**Records supplied:**

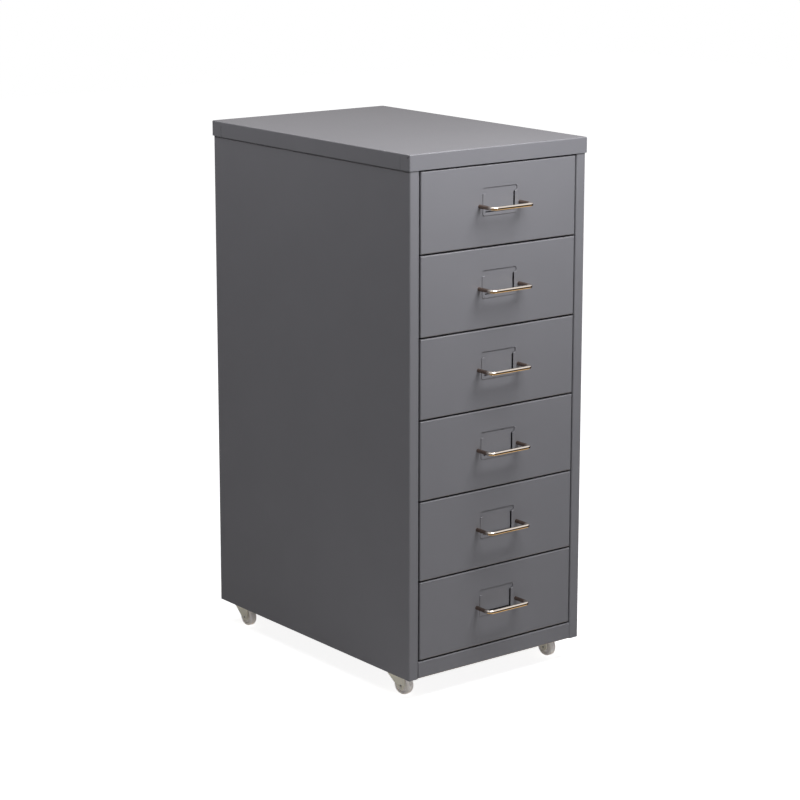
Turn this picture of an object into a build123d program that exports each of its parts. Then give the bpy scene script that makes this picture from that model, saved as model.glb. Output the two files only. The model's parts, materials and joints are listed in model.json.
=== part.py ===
"""Small steel drawer cabinet on castors.

A folded-sheet cabinet with a press-on top cover and six drawers that hang on
C-shaped rails. Millimetres, +Z up, the drawers open towards -Y. The origin is
on the floor, under the middle of the outer box, handles included.
"""
from build123d import *
import os

# ---- Sheet metal ------------------------------------------------------------
BODY_SHEET = 0.8            # cabinet panels and cover
DRAWER_SHEET = 0.7          # drawer fronts and trays
RUNNER_SHEET = 1.0          # drawer rails
BODY_BEND = 2.0             # outside radius of a body fold
COVER_BEND = 1.5            # outside radius of a cover fold
JOGGLE_BEND = 1.0           # outside radius of the folds in and above the side panel's step
DRAWER_BEND = 1.3           # outside radius of a drawer fold
RUNNER_BEND = 1.4           # outside radius of a rail fold

# ---- Cabinet body -----------------------------------------------------------
BODY_WIDTH = 279.0
BODY_DEPTH = 419.0
CASTER_HEIGHT = 32.0        # floor to the underside of the body
RAIL_HEIGHT = 21.8          # front rail below the lowest drawer
RETURN_WIDTH = 14.5         # side panel folded round to the front
RETURN_LIP = 12.0           # the return's edge folded back into the cabinet
REAR_FLANGE = 15.0          # side panel folded round to the back
TOP_FLANGE = 10.0           # side panel folded in under the cover
COVER_FLANGE = 20.0         # height of the cover's skirt
COVER_OVERHANG = 1.5        # the cover stands this far outside the body
JOGGLE_DROP = 1.5           # step in the side panel below the cover's skirt
CORNER_RELIEF = 1.5         # cut away beside each corner bend at the step
PAN_FLANGE = 15.0           # bottom pan's edges folded up
RAIL_SETBACK = 0.5          # front rail behind the returns
RAIL_FOLD = 12.0            # top of the front rail folded back
RAIL_HEM = 7.0              # and down again
PANEL_CLEARANCE = 0.3       # between nested sheets that are not fastened there
CUT_PAST = 1.0              # how far a cut runs on past the face that it opens
FOLD_GAP = 1.0              # between two folded-in flanges that meet at a corner
RAIL_GAP = 0.4              # between the front rail and the side returns

# ---- Cover seams ------------------------------------------------------------
FRONT_SEAM = 18.7           # front skirt wrapped round each side
REAR_SEAM = 21.0            # rear skirt wrapped round each side
SEAM_WIDTH = 0.4
NOTCH_LENGTH = 5.0          # slanted corner relief
NOTCH_WIDTH = 0.9

# ---- Drawers ----------------------------------------------------------------
DRAWER_COUNT = 6
FRONT_HEIGHT = 99.8
DRAWER_GAP = 2.2            # seen all round each drawer front
FRONT_FLANGE = 10.0         # drawer front's edges folded back
TRAY_LENGTH = 385.0
TRAY_LIFT = 3.0             # tray floor above the bottom edge of its front
TRAY_DROP = 6.5             # tray rim below the top edge of its front
TRAY_SIDE_GAP = 11.5        # tray wall inside the edge of the opening
RIM_EDGE_GAP = 3.5          # tray rim inside the edge of the opening
TRAVEL = 300.0              # how far a drawer pulls out

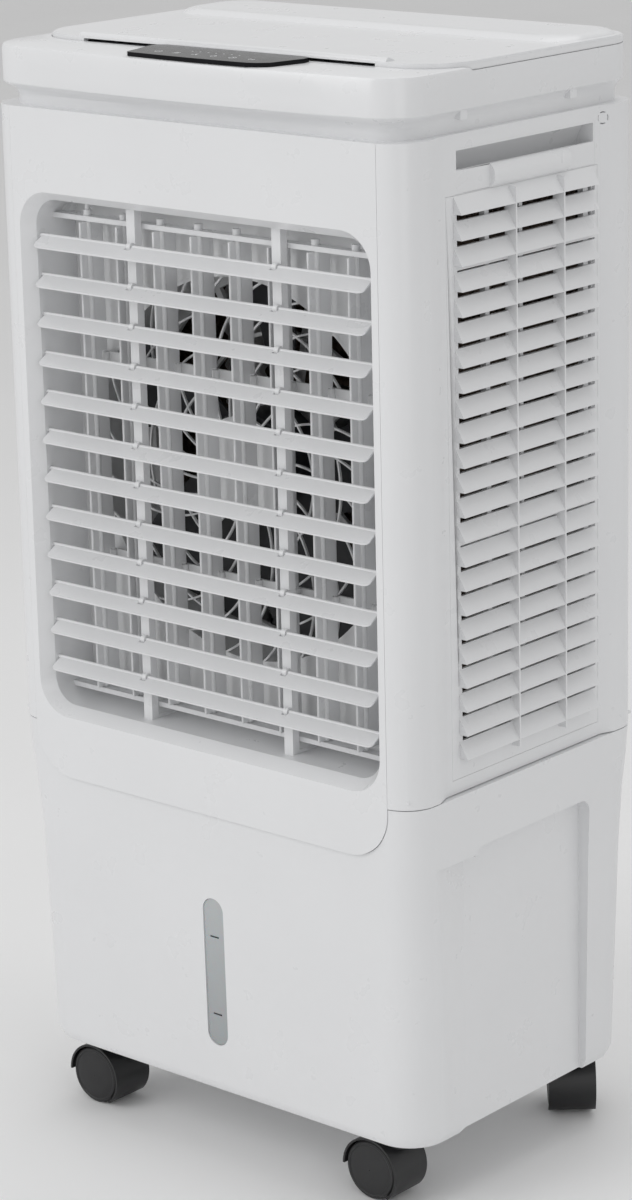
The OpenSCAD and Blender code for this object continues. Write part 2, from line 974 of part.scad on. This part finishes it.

**Given problem:**
Give back the data above exactly as it appears.

**Solved problem:**
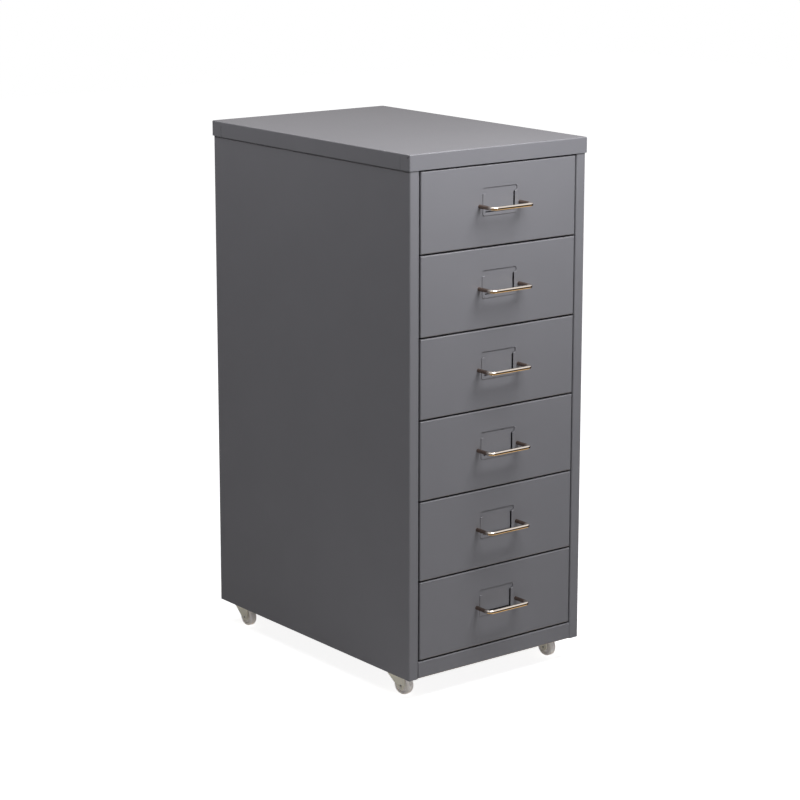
Turn this picture of an object into a build123d program that exports each of its parts. Then give the bpy scene script that makes this picture from that model, saved as model.glb. Output the two files only. The model's parts, materials and joints are listed in model.json.
=== part.py ===
"""Small steel drawer cabinet on castors.

A folded-sheet cabinet with a press-on top cover and six drawers that hang on
C-shaped rails. Millimetres, +Z up, the drawers open towards -Y. The origin is
on the floor, under the middle of the outer box, handles included.
"""
from build123d import *
import os

# ---- Sheet metal ------------------------------------------------------------
BODY_SHEET = 0.8            # cabinet panels and cover
DRAWER_SHEET = 0.7          # drawer fronts and trays
RUNNER_SHEET = 1.0          # drawer rails
BODY_BEND = 2.0             # outside radius of a body fold
COVER_BEND = 1.5            # outside radius of a cover fold
JOGGLE_BEND = 1.0           # outside radius of the folds in and above the side panel's step
DRAWER_BEND = 1.3           # outside radius of a drawer fold
RUNNER_BEND = 1.4           # outside radius of a rail fold

# ---- Cabinet body -----------------------------------------------------------
BODY_WIDTH = 279.0
BODY_DEPTH = 419.0
CASTER_HEIGHT = 32.0        # floor to the underside of the body
RAIL_HEIGHT = 21.8          # front rail below the lowest drawer
RETURN_WIDTH = 14.5         # side panel folded round to the front
RETURN_LIP = 12.0           # the return's edge folded back into the cabinet
REAR_FLANGE = 15.0          # side panel folded round to the back
TOP_FLANGE = 10.0           # side panel folded in under the cover
COVER_FLANGE = 20.0         # height of the cover's skirt
COVER_OVERHANG = 1.5        # the cover stands this far outside the body
JOGGLE_DROP = 1.5           # step in the side panel below the cover's skirt
CORNER_RELIEF = 1.5         # cut away beside each corner bend at the step
PAN_FLANGE = 15.0           # bottom pan's edges folded up
RAIL_SETBACK = 0.5          # front rail behind the returns
RAIL_FOLD = 12.0            # top of the front rail folded back
RAIL_HEM = 7.0              # and down again
PANEL_CLEARANCE = 0.3       # between nested sheets that are not fastened there
CUT_PAST = 1.0              # how far a cut runs on past the face that it opens
FOLD_GAP = 1.0              # between two folded-in flanges that meet at a corner
RAIL_GAP = 0.4              # between the front rail and the side returns

# ---- Cover seams ------------------------------------------------------------
FRONT_SEAM = 18.7           # front skirt wrapped round each side
REAR_SEAM = 21.0            # rear skirt wrapped round each side
SEAM_WIDTH = 0.4
NOTCH_LENGTH = 5.0          # slanted corner relief
NOTCH_WIDTH = 0.9

# ---- Drawers ----------------------------------------------------------------
DRAWER_COUNT = 6
FRONT_HEIGHT = 99.8
DRAWER_GAP = 2.2            # seen all round each drawer front
FRONT_FLANGE = 10.0         # drawer front's edges folded back
TRAY_LENGTH = 385.0
TRAY_LIFT = 3.0             # tray floor above the bottom edge of its front
TRAY_DROP = 6.5             # tray rim below the top edge of its front
TRAY_SIDE_GAP = 11.5        # tray wall inside the edge of the opening
RIM_EDGE_GAP = 3.5          # tray rim inside the edge of the opening
TRAVEL = 300.0              # how far a drawer pulls out

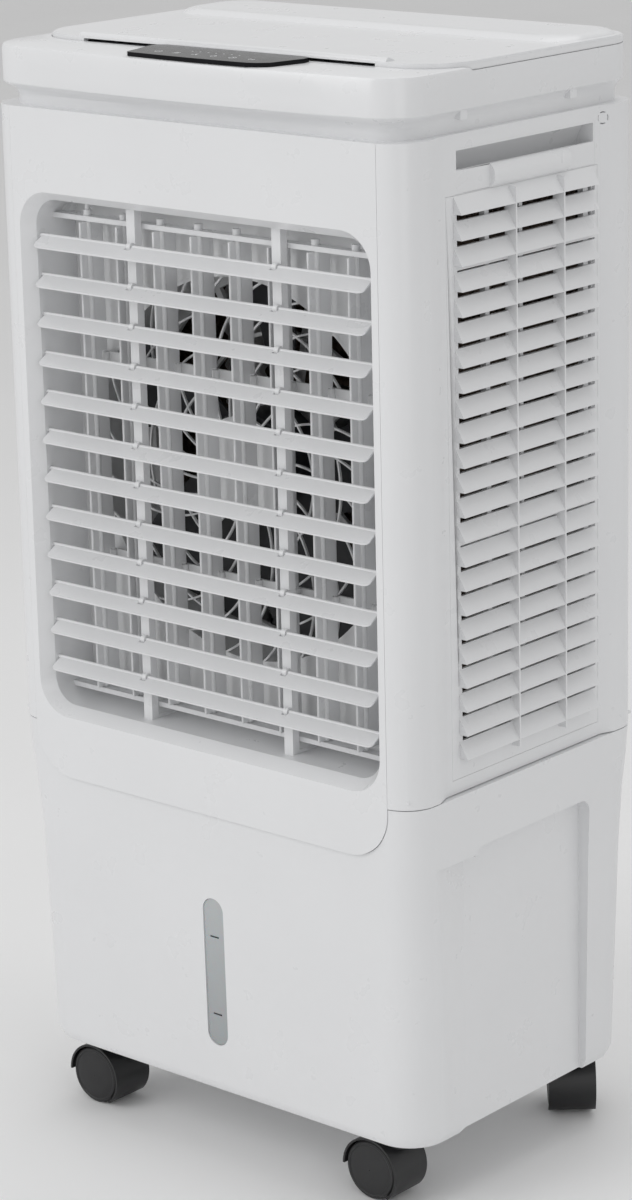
The OpenSCAD and Blender code for this object continues. Write part 2, from line 974 of part.scad on. This part finishes it.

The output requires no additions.